*WRITTEN REQUEST*.
Write the material out again exactly.

* * *

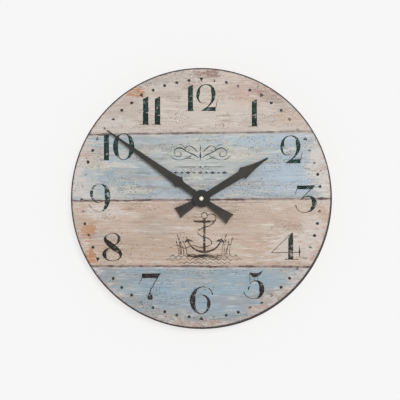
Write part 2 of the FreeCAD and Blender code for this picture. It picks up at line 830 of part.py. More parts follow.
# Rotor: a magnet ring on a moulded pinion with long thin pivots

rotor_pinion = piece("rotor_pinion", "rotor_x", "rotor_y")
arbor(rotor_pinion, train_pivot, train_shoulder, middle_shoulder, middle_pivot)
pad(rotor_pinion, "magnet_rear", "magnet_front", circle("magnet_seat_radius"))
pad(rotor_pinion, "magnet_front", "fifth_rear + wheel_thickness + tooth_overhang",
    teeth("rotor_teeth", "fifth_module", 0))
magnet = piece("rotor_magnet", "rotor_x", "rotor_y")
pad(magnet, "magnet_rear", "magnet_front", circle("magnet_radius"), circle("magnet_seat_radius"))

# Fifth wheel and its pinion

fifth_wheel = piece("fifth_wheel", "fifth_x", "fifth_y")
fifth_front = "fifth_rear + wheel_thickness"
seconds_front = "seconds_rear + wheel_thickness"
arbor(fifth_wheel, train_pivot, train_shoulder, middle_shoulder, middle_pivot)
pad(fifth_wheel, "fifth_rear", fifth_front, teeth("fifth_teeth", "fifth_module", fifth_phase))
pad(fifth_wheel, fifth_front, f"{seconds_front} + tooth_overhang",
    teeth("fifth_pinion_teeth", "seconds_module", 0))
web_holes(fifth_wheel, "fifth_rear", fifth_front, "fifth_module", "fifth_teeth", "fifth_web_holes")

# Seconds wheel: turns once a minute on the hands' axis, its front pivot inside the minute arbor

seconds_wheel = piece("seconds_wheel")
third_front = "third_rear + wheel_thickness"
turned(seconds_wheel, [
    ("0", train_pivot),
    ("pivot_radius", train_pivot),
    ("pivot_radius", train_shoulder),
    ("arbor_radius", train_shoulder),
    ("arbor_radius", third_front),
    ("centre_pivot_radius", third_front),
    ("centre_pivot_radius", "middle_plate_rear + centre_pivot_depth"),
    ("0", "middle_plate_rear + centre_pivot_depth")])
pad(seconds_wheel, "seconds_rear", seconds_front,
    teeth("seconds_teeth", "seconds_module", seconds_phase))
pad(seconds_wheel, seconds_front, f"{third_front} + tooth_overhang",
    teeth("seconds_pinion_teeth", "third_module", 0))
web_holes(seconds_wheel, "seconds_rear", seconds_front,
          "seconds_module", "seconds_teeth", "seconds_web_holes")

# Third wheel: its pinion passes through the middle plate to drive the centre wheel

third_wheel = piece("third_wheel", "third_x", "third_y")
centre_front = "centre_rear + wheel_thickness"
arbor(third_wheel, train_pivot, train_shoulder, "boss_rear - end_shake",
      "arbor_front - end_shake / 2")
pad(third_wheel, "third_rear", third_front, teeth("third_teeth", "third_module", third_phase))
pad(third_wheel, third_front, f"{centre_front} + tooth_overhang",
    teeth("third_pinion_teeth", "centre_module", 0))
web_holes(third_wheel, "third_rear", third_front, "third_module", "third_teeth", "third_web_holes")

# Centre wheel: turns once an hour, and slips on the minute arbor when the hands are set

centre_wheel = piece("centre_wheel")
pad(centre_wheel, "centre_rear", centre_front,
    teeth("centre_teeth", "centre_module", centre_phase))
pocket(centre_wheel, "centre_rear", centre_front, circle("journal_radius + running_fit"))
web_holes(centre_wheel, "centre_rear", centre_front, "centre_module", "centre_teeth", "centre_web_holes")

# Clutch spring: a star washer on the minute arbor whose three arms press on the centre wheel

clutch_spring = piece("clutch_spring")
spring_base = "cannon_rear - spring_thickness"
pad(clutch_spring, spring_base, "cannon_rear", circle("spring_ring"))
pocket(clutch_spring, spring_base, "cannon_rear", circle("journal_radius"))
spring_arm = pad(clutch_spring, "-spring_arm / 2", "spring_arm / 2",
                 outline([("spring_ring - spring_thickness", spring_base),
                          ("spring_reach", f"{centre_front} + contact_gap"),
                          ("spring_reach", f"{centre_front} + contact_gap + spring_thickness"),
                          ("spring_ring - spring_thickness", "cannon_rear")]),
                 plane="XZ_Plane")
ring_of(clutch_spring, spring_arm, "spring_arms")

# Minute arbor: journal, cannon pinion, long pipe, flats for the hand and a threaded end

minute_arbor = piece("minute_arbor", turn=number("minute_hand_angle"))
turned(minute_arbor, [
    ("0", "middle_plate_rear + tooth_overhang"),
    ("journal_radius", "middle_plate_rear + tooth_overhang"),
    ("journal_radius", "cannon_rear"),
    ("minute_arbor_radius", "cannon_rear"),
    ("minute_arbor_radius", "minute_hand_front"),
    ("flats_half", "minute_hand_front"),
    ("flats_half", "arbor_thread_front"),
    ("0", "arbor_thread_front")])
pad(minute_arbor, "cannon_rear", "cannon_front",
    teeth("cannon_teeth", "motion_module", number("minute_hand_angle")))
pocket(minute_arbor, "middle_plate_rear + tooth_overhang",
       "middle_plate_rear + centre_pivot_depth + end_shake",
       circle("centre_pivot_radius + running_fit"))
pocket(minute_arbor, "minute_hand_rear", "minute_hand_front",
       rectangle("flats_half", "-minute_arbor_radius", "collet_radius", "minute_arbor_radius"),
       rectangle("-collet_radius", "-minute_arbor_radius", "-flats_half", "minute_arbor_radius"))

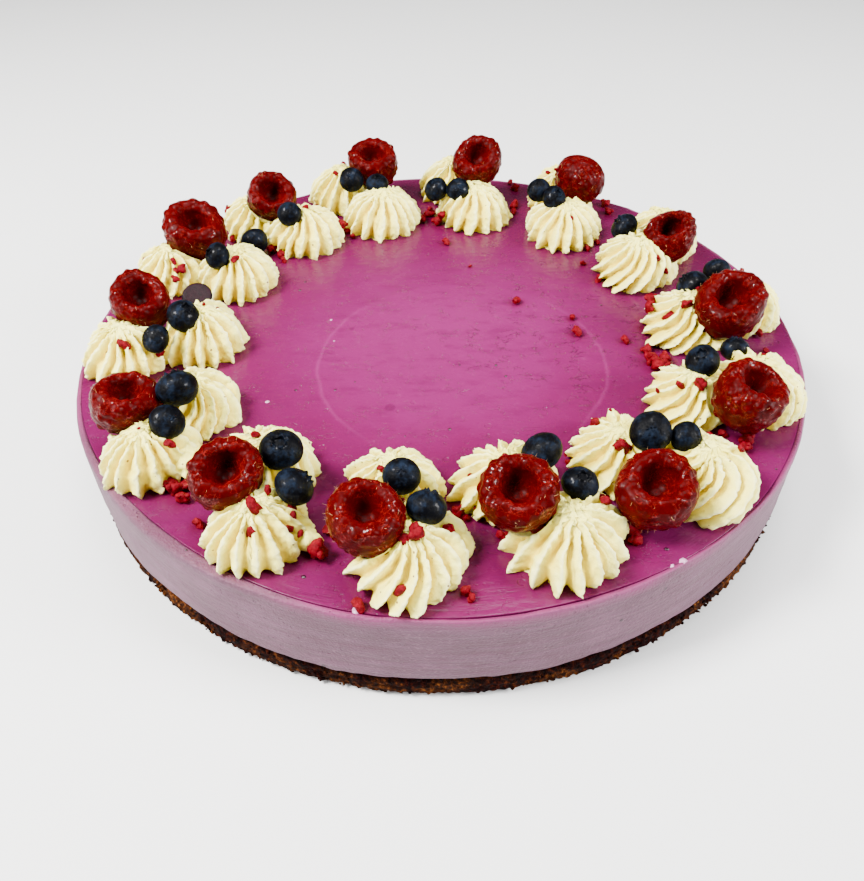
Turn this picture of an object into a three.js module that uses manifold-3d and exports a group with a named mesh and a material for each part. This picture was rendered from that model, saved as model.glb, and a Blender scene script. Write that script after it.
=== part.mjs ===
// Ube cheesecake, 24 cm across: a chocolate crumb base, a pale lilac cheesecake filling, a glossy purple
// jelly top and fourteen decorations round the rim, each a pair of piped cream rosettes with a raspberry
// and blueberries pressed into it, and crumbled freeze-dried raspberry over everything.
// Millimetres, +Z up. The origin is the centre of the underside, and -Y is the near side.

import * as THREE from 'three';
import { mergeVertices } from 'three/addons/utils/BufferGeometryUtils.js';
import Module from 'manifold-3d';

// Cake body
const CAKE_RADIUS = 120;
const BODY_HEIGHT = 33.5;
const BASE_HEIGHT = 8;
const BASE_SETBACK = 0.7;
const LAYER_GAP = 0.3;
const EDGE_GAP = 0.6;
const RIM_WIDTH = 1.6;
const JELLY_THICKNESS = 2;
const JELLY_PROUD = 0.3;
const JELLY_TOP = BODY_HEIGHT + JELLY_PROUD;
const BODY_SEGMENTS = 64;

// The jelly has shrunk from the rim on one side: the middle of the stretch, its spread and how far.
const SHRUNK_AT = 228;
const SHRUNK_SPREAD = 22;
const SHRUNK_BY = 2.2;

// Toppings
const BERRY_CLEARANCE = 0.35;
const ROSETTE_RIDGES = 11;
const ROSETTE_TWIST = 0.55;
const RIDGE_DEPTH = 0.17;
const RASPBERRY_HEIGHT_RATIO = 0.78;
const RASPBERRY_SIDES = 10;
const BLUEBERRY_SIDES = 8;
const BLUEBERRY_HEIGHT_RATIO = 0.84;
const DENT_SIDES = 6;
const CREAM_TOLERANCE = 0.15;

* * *

*RESPONSE*.
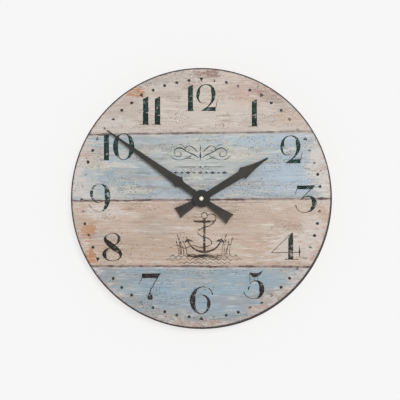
Write part 2 of the FreeCAD and Blender code for this picture. It picks up at line 830 of part.py. More parts follow.
# Rotor: a magnet ring on a moulded pinion with long thin pivots

rotor_pinion = piece("rotor_pinion", "rotor_x", "rotor_y")
arbor(rotor_pinion, train_pivot, train_shoulder, middle_shoulder, middle_pivot)
pad(rotor_pinion, "magnet_rear", "magnet_front", circle("magnet_seat_radius"))
pad(rotor_pinion, "magnet_front", "fifth_rear + wheel_thickness + tooth_overhang",
    teeth("rotor_teeth", "fifth_module", 0))
magnet = piece("rotor_magnet", "rotor_x", "rotor_y")
pad(magnet, "magnet_rear", "magnet_front", circle("magnet_radius"), circle("magnet_seat_radius"))

# Fifth wheel and its pinion

fifth_wheel = piece("fifth_wheel", "fifth_x", "fifth_y")
fifth_front = "fifth_rear + wheel_thickness"
seconds_front = "seconds_rear + wheel_thickness"
arbor(fifth_wheel, train_pivot, train_shoulder, middle_shoulder, middle_pivot)
pad(fifth_wheel, "fifth_rear", fifth_front, teeth("fifth_teeth", "fifth_module", fifth_phase))
pad(fifth_wheel, fifth_front, f"{seconds_front} + tooth_overhang",
    teeth("fifth_pinion_teeth", "seconds_module", 0))
web_holes(fifth_wheel, "fifth_rear", fifth_front, "fifth_module", "fifth_teeth", "fifth_web_holes")

# Seconds wheel: turns once a minute on the hands' axis, its front pivot inside the minute arbor

seconds_wheel = piece("seconds_wheel")
third_front = "third_rear + wheel_thickness"
turned(seconds_wheel, [
    ("0", train_pivot),
    ("pivot_radius", train_pivot),
    ("pivot_radius", train_shoulder),
    ("arbor_radius", train_shoulder),
    ("arbor_radius", third_front),
    ("centre_pivot_radius", third_front),
    ("centre_pivot_radius", "middle_plate_rear + centre_pivot_depth"),
    ("0", "middle_plate_rear + centre_pivot_depth")])
pad(seconds_wheel, "seconds_rear", seconds_front,
    teeth("seconds_teeth", "seconds_module", seconds_phase))
pad(seconds_wheel, seconds_front, f"{third_front} + tooth_overhang",
    teeth("seconds_pinion_teeth", "third_module", 0))
web_holes(seconds_wheel, "seconds_rear", seconds_front,
          "seconds_module", "seconds_teeth", "seconds_web_holes")

# Third wheel: its pinion passes through the middle plate to drive the centre wheel

third_wheel = piece("third_wheel", "third_x", "third_y")
centre_front = "centre_rear + wheel_thickness"
arbor(third_wheel, train_pivot, train_shoulder, "boss_rear - end_shake",
      "arbor_front - end_shake / 2")
pad(third_wheel, "third_rear", third_front, teeth("third_teeth", "third_module", third_phase))
pad(third_wheel, third_front, f"{centre_front} + tooth_overhang",
    teeth("third_pinion_teeth", "centre_module", 0))
web_holes(third_wheel, "third_rear", third_front, "third_module", "third_teeth", "third_web_holes")

# Centre wheel: turns once an hour, and slips on the minute arbor when the hands are set

centre_wheel = piece("centre_wheel")
pad(centre_wheel, "centre_rear", centre_front,
    teeth("centre_teeth", "centre_module", centre_phase))
pocket(centre_wheel, "centre_rear", centre_front, circle("journal_radius + running_fit"))
web_holes(centre_wheel, "centre_rear", centre_front, "centre_module", "centre_teeth", "centre_web_holes")

# Clutch spring: a star washer on the minute arbor whose three arms press on the centre wheel

clutch_spring = piece("clutch_spring")
spring_base = "cannon_rear - spring_thickness"
pad(clutch_spring, spring_base, "cannon_rear", circle("spring_ring"))
pocket(clutch_spring, spring_base, "cannon_rear", circle("journal_radius"))
spring_arm = pad(clutch_spring, "-spring_arm / 2", "spring_arm / 2",
                 outline([("spring_ring - spring_thickness", spring_base),
                          ("spring_reach", f"{centre_front} + contact_gap"),
                          ("spring_reach", f"{centre_front} + contact_gap + spring_thickness"),
                          ("spring_ring - spring_thickness", "cannon_rear")]),
                 plane="XZ_Plane")
ring_of(clutch_spring, spring_arm, "spring_arms")

# Minute arbor: journal, cannon pinion, long pipe, flats for the hand and a threaded end

minute_arbor = piece("minute_arbor", turn=number("minute_hand_angle"))
turned(minute_arbor, [
    ("0", "middle_plate_rear + tooth_overhang"),
    ("journal_radius", "middle_plate_rear + tooth_overhang"),
    ("journal_radius", "cannon_rear"),
    ("minute_arbor_radius", "cannon_rear"),
    ("minute_arbor_radius", "minute_hand_front"),
    ("flats_half", "minute_hand_front"),
    ("flats_half", "arbor_thread_front"),
    ("0", "arbor_thread_front")])
pad(minute_arbor, "cannon_rear", "cannon_front",
    teeth("cannon_teeth", "motion_module", number("minute_hand_angle")))
pocket(minute_arbor, "middle_plate_rear + tooth_overhang",
       "middle_plate_rear + centre_pivot_depth + end_shake",
       circle("centre_pivot_radius + running_fit"))
pocket(minute_arbor, "minute_hand_rear", "minute_hand_front",
       rectangle("flats_half", "-minute_arbor_radius", "collet_radius", "minute_arbor_radius"),
       rectangle("-collet_radius", "-minute_arbor_radius", "-flats_half", "minute_arbor_radius"))

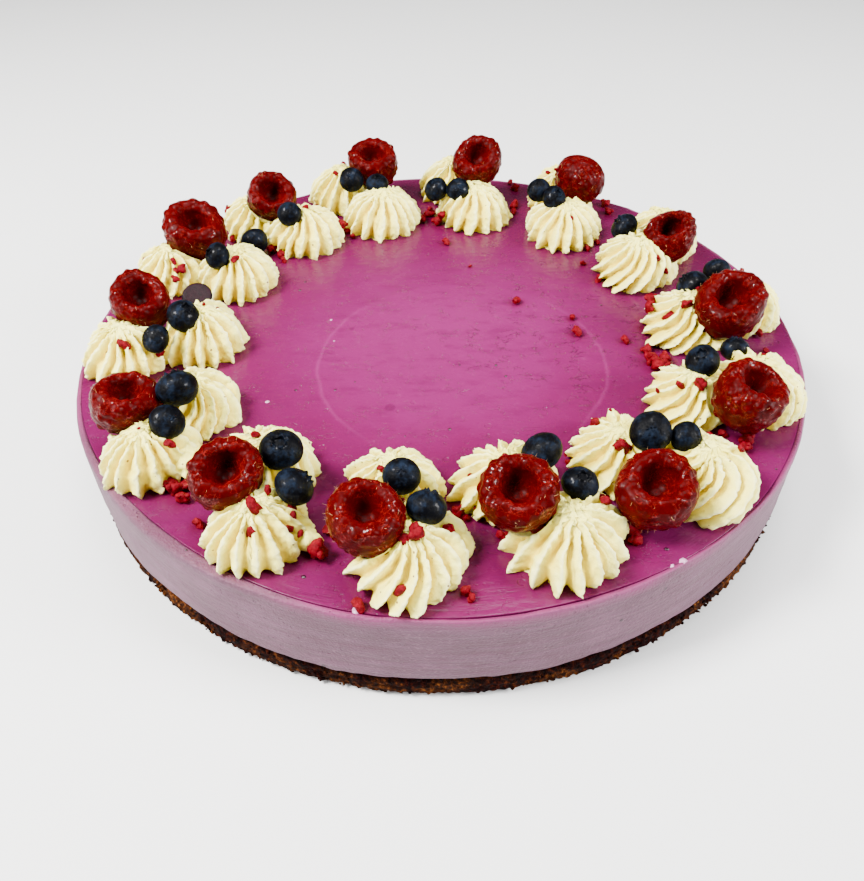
Turn this picture of an object into a three.js module that uses manifold-3d and exports a group with a named mesh and a material for each part. This picture was rendered from that model, saved as model.glb, and a Blender scene script. Write that script after it.
=== part.mjs ===
// Ube cheesecake, 24 cm across: a chocolate crumb base, a pale lilac cheesecake filling, a glossy purple
// jelly top and fourteen decorations round the rim, each a pair of piped cream rosettes with a raspberry
// and blueberries pressed into it, and crumbled freeze-dried raspberry over everything.
// Millimetres, +Z up. The origin is the centre of the underside, and -Y is the near side.

import * as THREE from 'three';
import { mergeVertices } from 'three/addons/utils/BufferGeometryUtils.js';
import Module from 'manifold-3d';

// Cake body
const CAKE_RADIUS = 120;
const BODY_HEIGHT = 33.5;
const BASE_HEIGHT = 8;
const BASE_SETBACK = 0.7;
const LAYER_GAP = 0.3;
const EDGE_GAP = 0.6;
const RIM_WIDTH = 1.6;
const JELLY_THICKNESS = 2;
const JELLY_PROUD = 0.3;
const JELLY_TOP = BODY_HEIGHT + JELLY_PROUD;
const BODY_SEGMENTS = 64;

// The jelly has shrunk from the rim on one side: the middle of the stretch, its spread and how far.
const SHRUNK_AT = 228;
const SHRUNK_SPREAD = 22;
const SHRUNK_BY = 2.2;

// Toppings
const BERRY_CLEARANCE = 0.35;
const ROSETTE_RIDGES = 11;
const ROSETTE_TWIST = 0.55;
const RIDGE_DEPTH = 0.17;
const RASPBERRY_HEIGHT_RATIO = 0.78;
const RASPBERRY_SIDES = 10;
const BLUEBERRY_SIDES = 8;
const BLUEBERRY_HEIGHT_RATIO = 0.84;
const DENT_SIDES = 6;
const CREAM_TOLERANCE = 0.15;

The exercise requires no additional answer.